Son Dakika
Prof. Dr. M.Kemal Atik tarafından yapılan araştırmada Ayetlerin Seyrani’nin Şiirlerindeki Yansımalarını değerlendirmesi;
Yüreği bütün dünya insanları için çarpan, kafası bütün dünya insanları için çalışan ve evrensel genişlikte bir üne sahip olan Mevlana ve Yunus Emre bitmez tükenmez sevgileriyle, insanları gerçeğe, doğruya ve güzele çağırmışlar; milletimizin gönlünde yatan dini, ahlaki ve felsefi duygu ve düşüncelerin açığa çıkmasında öncülük etmişlerdir. İşte bu felsefenin ve bu yaşamın (tasavvuf) zincirinin en önemli halkalarından biri de Hak ve halk şairlerimizden biri olan Develili (Everekli) Âşık Seyrani’dir. Tıpkı Mevlana ve Yunus Emre gibi Seyrani de şiirlerinde Allah’a teslimiyeti, insanî yaşamı, ölümü, kederi, umutla-umutsuzluğu, marifeti, hak, hakikat, haram ve helâlı, tevbeyi, takvayı, ihlâsı, aşkı, muhabbetı, riyayı, rüşveti, tevazuu, cehaleti, sûfiyi, vahdet-i vücudu, cennet ve cehannemi, Ehl-i Beyti, tasavvuf ve hoş görü gibi evrensel değerleri şiirlerinde dile getirmiştir.

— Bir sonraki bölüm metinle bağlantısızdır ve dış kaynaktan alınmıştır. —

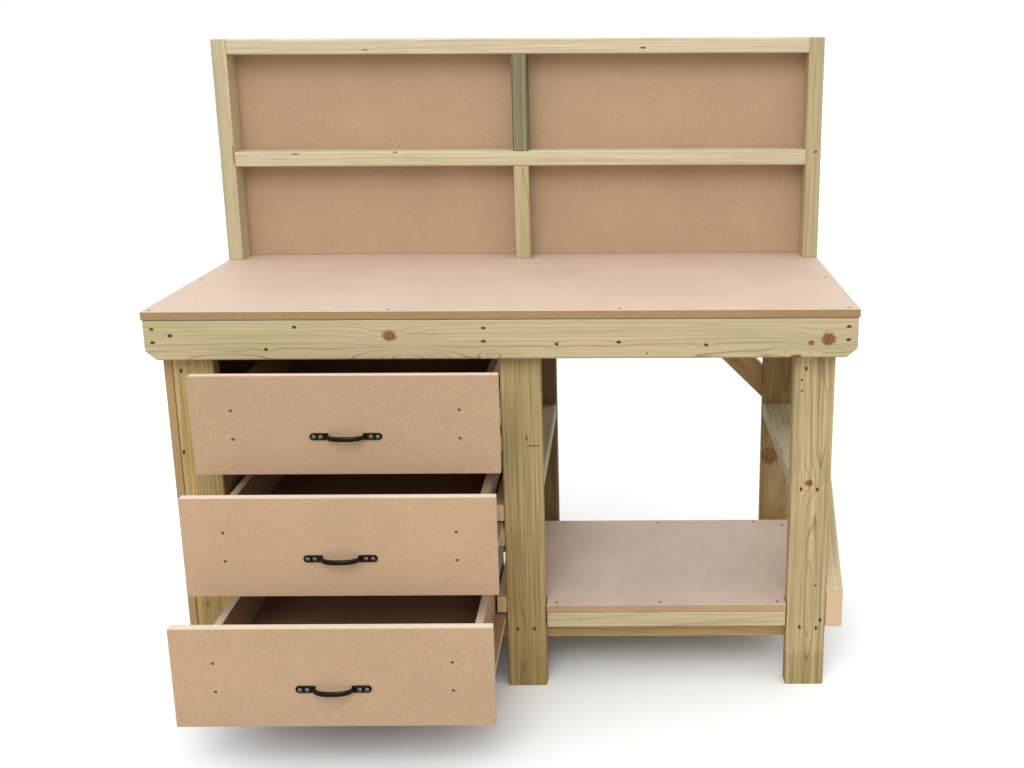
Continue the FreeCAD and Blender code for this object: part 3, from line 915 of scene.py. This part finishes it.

Seyrani tüm ömrünü Anadolu insanının acılarını, yaşam biçimlerini dile getirmeye vakfetmiştir desek yanlış bir iddiada bulunmuş olmayız. Onun idealinde, insanın bütün çirkin arzularından soyutlanması, gaddar, yalın, kibirli, bencil, riyakâr ruhundan arınması vardır. Onun tüm yaşamı yozlaşmış idarecilerle, cehaletle, yolsuzluklara dini kisve büründüren ham sofularla mücadelede geçti. O, toplumun acımasız iradesi altında ezilen, bedence ve ruhça bozulan insanların dünyalarını gelecek kuşaklara bir ibret aynası olarak sundu.
Kötülük, hırsızlık, zulüm gibi kirli yaşamın tehdidi altında kalan toplumun güven ve istikrar özlemini dile getirdi. Yoksulluğun, haksızlığın, hırsız ve soygunculuğun topluma egemen oluşuna isyan etti. Halkın çileli yaşamını ve halkı sömürenlerin çirkin dünyasını ortaya koyduğu belirtilirken Bir şiirinde Zalimlere ve zulma şöyle dikkat çeker
Müdahin (Dalkavuk)olmasa âlemde âlim
Ne haddi zulmetmek mazluma zalim
Zalimler zulmünden sonra mecalim
Kalmadı Ya rabbi bende el aman.
sonuç olarak ise İnsan gönlünü, Yüce Yaratanın kudretinden çıkmış olarak gören Seyrani, insan olmanın onurunu, varlığı Tanrı aşkı için sevmede, kişisel dindarlığın en derin sırrını da aşk ve sevgide olduğunu söyleyebiliriz.